▶ [Your goal]:
Give the material again in full, matching it exactly.

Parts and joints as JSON

☆ ☆ ☆

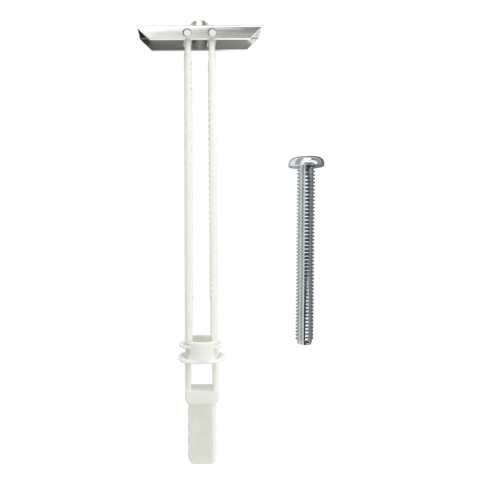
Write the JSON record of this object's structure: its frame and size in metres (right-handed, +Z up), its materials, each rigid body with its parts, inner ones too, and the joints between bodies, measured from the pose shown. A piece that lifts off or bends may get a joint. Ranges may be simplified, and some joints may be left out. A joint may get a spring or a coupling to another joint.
{
  "type": "drywall anchor bolt",
  "caption": "Strap toggle anchor for hollow walls: a steel channel toggle on toothed plastic straps with a sliding cap and pull grip, beside its pan-head machine screw.",
  "frame": {"origin": "on the ground under the middle of the box around the anchor and its screw", "axes": "+Y along the anchor from the pull grip to the toggle, +X from the anchor to the screw, +Z up from the ground"},
  "size_m": [0.0656, 0.1548, 0.013],
  "materials": {
    "toggle_steel": "satin, drawn along the channel's length",
    "strap_plastic": "milky, slightly translucent moulded plastic",
    "cap_plastic": "milky, slightly translucent moulded plastic",
    "screw_zinc": "bright zinc plate, faintly blue"
  },
  "bodies": {
    "root": {"strap_moulding": "strap_plastic", "machine_screw": "screw_zinc"},
    "toggle": {"toggle_channel": "toggle_steel"},
    "cap": {"slide_cap": "cap_plastic"}
  },
  "joints": [
    {"name": "toggle_pivot", "type": "hinge", "parent": "root", "child": "toggle", "pos_m": [-0.01098, 0.07222, 0.00471], "axis": [0, 0.0158, 0.9999], "range_deg": [-90, 90], "deforming": ["strap_moulding"]},
    {"name": "cap_slide", "type": "slide", "parent": "root", "child": "cap", "axis": [0, 0.9999, -0.0158], "range_m": [-0.01005, 0.08305]}
  ]
}
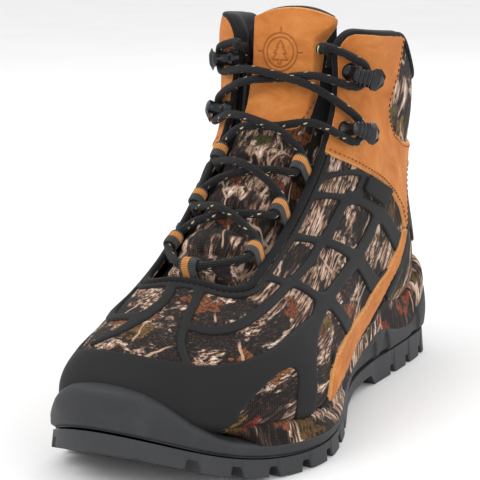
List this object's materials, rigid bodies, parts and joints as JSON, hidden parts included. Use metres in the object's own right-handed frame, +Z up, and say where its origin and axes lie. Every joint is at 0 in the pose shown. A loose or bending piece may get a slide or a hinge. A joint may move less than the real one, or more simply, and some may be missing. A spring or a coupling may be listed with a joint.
{
  "type": "insulated hunting boot",
  "caption": "Left ankle-high insulated hunting boot: lugged rubber sole, camouflage fabric upper with moulded web and nubuck flaps, laced front, tilting padded tongue.",
  "frame": {"origin": "middle of the boot's box, on the ground under the tread", "axes": "+Z up, -Y towards the toe, +X towards the outer side of the left foot"},
  "size_m": [0.126, 0.313, 0.213],
  "materials": {
    "rubber": "satin moulded rubber",
    "camo_fabric": "printed ribbed camouflage fabric",
    "nubuck_leather": "matt tan nubuck with brown stitching",
    "moulded_overlay": "matt moulded film",
    "lining_fabric": "black padded knit",
    "wadding": "white insulation wadding",
    "footbed_foam": "grey foam with cloth top",
    "fibre_board": "pressed fibre board",
    "spring_steel": "plain spring steel",
    "webbing": "ribbed black webbing with an orange stripe",
    "hook_metal": "gloss black painted steel",
    "lace_cord": "round braided black cord with beige flecks",
    "aglet_plastic": "clear-coated black film",
    "woven_tag": "woven black tag with a plain light stripe pattern"
  },
  "bodies": {
    "boot": {"outsole": "rubber", "midsole": "rubber", "rand_outer": "camo_fabric", "rand_inner": "camo_fabric", "shank": "spring_steel", "insole_board": "fibre_board", "footbed": "footbed_foam", "toe_puff": "fibre_board", "heel_counter": "fibre_board", "insulation": "wadding", "lining": "lining_fabric", "vamp": "camo_fabric", "quarter_outer": "camo_fabric", "quarter_inner": "camo_fabric", "heel_panel": "camo_fabric", "collar_back_panel": "camo_fabric", "collar_binding": "lining_fabric", "leather_flap_outer": "nubuck_leather", "leather_flap_inner": "nubuck_leather", "leather_strip_outer": "nubuck_leather", "leather_strip_inner": "nubuck_leather", "heel_overlay": "moulded_overlay", "web_overlay_outer": "moulded_overlay", "web_overlay_inner": "moulded_overlay", "toe_cap": "moulded_overlay", "vamp_ribs": "moulded_overlay", "placket": "moulded_overlay", "side_tag": "woven_tag", "lace_loop_bottom": "webbing", "lace_loop_outer_1": "webbing", "lace_loop_outer_2": "webbing", "lace_loop_outer_3": "webbing", "lace_loop_inner_1": "webbing", "lace_loop_inner_2": "webbing", "lace_loop_inner_3": "webbing", "hook_outer_1": "hook_metal", "hook_outer_2": "hook_metal", "hook_inner_1": "hook_metal", "hook_inner_2": "hook_metal", "lace": "lace_cord", "aglet_inner": "aglet_plastic", "aglet_outer": "aglet_plastic"},
    "tongue": {"tongue": "camo_fabric", "tongue_leather": "nubuck_leather"}
  },
  "joints": [
    {"name": "tongue_tilt", "type": "hinge", "parent": "boot", "child": "tongue", "pos_m": [-0.006, -0.07, 0.078], "axis": [1, 0, 0], "range_deg": [-12, 0], "stiffness_Nm_per_rad": 0.5, "springref_deg": 11.46}
  ]
}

☆ ☆ ☆

▶ [Problem solution]:
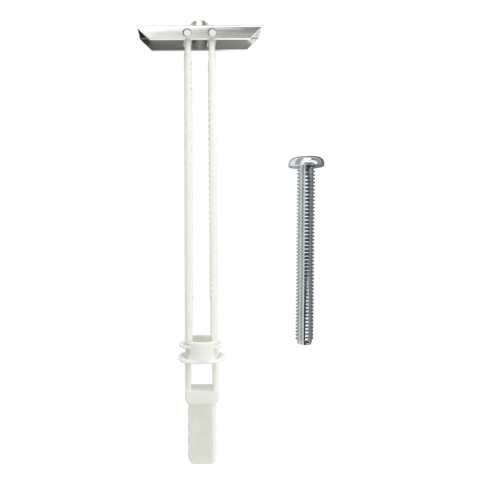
Write the JSON record of this object's structure: its frame and size in metres (right-handed, +Z up), its materials, each rigid body with its parts, inner ones too, and the joints between bodies, measured from the pose shown. A piece that lifts off or bends may get a joint. Ranges may be simplified, and some joints may be left out. A joint may get a spring or a coupling to another joint.
{
  "type": "drywall anchor bolt",
  "caption": "Strap toggle anchor for hollow walls: a steel channel toggle on toothed plastic straps with a sliding cap and pull grip, beside its pan-head machine screw.",
  "frame": {"origin": "on the ground under the middle of the box around the anchor and its screw", "axes": "+Y along the anchor from the pull grip to the toggle, +X from the anchor to the screw, +Z up from the ground"},
  "size_m": [0.0656, 0.1548, 0.013],
  "materials": {
    "toggle_steel": "satin, drawn along the channel's length",
    "strap_plastic": "milky, slightly translucent moulded plastic",
    "cap_plastic": "milky, slightly translucent moulded plastic",
    "screw_zinc": "bright zinc plate, faintly blue"
  },
  "bodies": {
    "root": {"strap_moulding": "strap_plastic", "machine_screw": "screw_zinc"},
    "toggle": {"toggle_channel": "toggle_steel"},
    "cap": {"slide_cap": "cap_plastic"}
  },
  "joints": [
    {"name": "toggle_pivot", "type": "hinge", "parent": "root", "child": "toggle", "pos_m": [-0.01098, 0.07222, 0.00471], "axis": [0, 0.0158, 0.9999], "range_deg": [-90, 90], "deforming": ["strap_moulding"]},
    {"name": "cap_slide", "type": "slide", "parent": "root", "child": "cap", "axis": [0, 0.9999, -0.0158], "range_m": [-0.01005, 0.08305]}
  ]
}
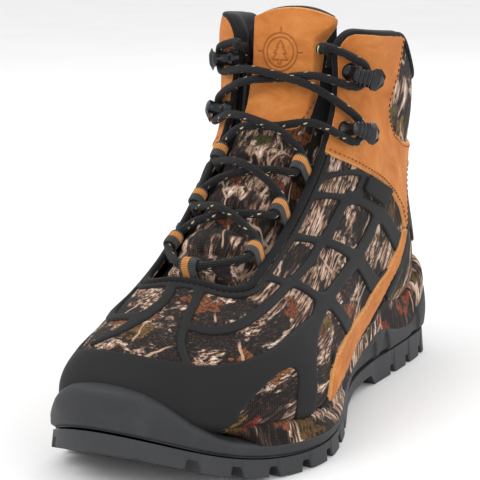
List this object's materials, rigid bodies, parts and joints as JSON, hidden parts included. Use metres in the object's own right-handed frame, +Z up, and say where its origin and axes lie. Every joint is at 0 in the pose shown. A loose or bending piece may get a slide or a hinge. A joint may move less than the real one, or more simply, and some may be missing. A spring or a coupling may be listed with a joint.
{
  "type": "insulated hunting boot",
  "caption": "Left ankle-high insulated hunting boot: lugged rubber sole, camouflage fabric upper with moulded web and nubuck flaps, laced front, tilting padded tongue.",
  "frame": {"origin": "middle of the boot's box, on the ground under the tread", "axes": "+Z up, -Y towards the toe, +X towards the outer side of the left foot"},
  "size_m": [0.126, 0.313, 0.213],
  "materials": {
    "rubber": "satin moulded rubber",
    "camo_fabric": "printed ribbed camouflage fabric",
    "nubuck_leather": "matt tan nubuck with brown stitching",
    "moulded_overlay": "matt moulded film",
    "lining_fabric": "black padded knit",
    "wadding": "white insulation wadding",
    "footbed_foam": "grey foam with cloth top",
    "fibre_board": "pressed fibre board",
    "spring_steel": "plain spring steel",
    "webbing": "ribbed black webbing with an orange stripe",
    "hook_metal": "gloss black painted steel",
    "lace_cord": "round braided black cord with beige flecks",
    "aglet_plastic": "clear-coated black film",
    "woven_tag": "woven black tag with a plain light stripe pattern"
  },
  "bodies": {
    "boot": {"outsole": "rubber", "midsole": "rubber", "rand_outer": "camo_fabric", "rand_inner": "camo_fabric", "shank": "spring_steel", "insole_board": "fibre_board", "footbed": "footbed_foam", "toe_puff": "fibre_board", "heel_counter": "fibre_board", "insulation": "wadding", "lining": "lining_fabric", "vamp": "camo_fabric", "quarter_outer": "camo_fabric", "quarter_inner": "camo_fabric", "heel_panel": "camo_fabric", "collar_back_panel": "camo_fabric", "collar_binding": "lining_fabric", "leather_flap_outer": "nubuck_leather", "leather_flap_inner": "nubuck_leather", "leather_strip_outer": "nubuck_leather", "leather_strip_inner": "nubuck_leather", "heel_overlay": "moulded_overlay", "web_overlay_outer": "moulded_overlay", "web_overlay_inner": "moulded_overlay", "toe_cap": "moulded_overlay", "vamp_ribs": "moulded_overlay", "placket": "moulded_overlay", "side_tag": "woven_tag", "lace_loop_bottom": "webbing", "lace_loop_outer_1": "webbing", "lace_loop_outer_2": "webbing", "lace_loop_outer_3": "webbing", "lace_loop_inner_1": "webbing", "lace_loop_inner_2": "webbing", "lace_loop_inner_3": "webbing", "hook_outer_1": "hook_metal", "hook_outer_2": "hook_metal", "hook_inner_1": "hook_metal", "hook_inner_2": "hook_metal", "lace": "lace_cord", "aglet_inner": "aglet_plastic", "aglet_outer": "aglet_plastic"},
    "tongue": {"tongue": "camo_fabric", "tongue_leather": "nubuck_leather"}
  },
  "joints": [
    {"name": "tongue_tilt", "type": "hinge", "parent": "boot", "child": "tongue", "pos_m": [-0.006, -0.07, 0.078], "axis": [1, 0, 0], "range_deg": [-12, 0], "stiffness_Nm_per_rad": 0.5, "springref_deg": 11.46}
  ]
}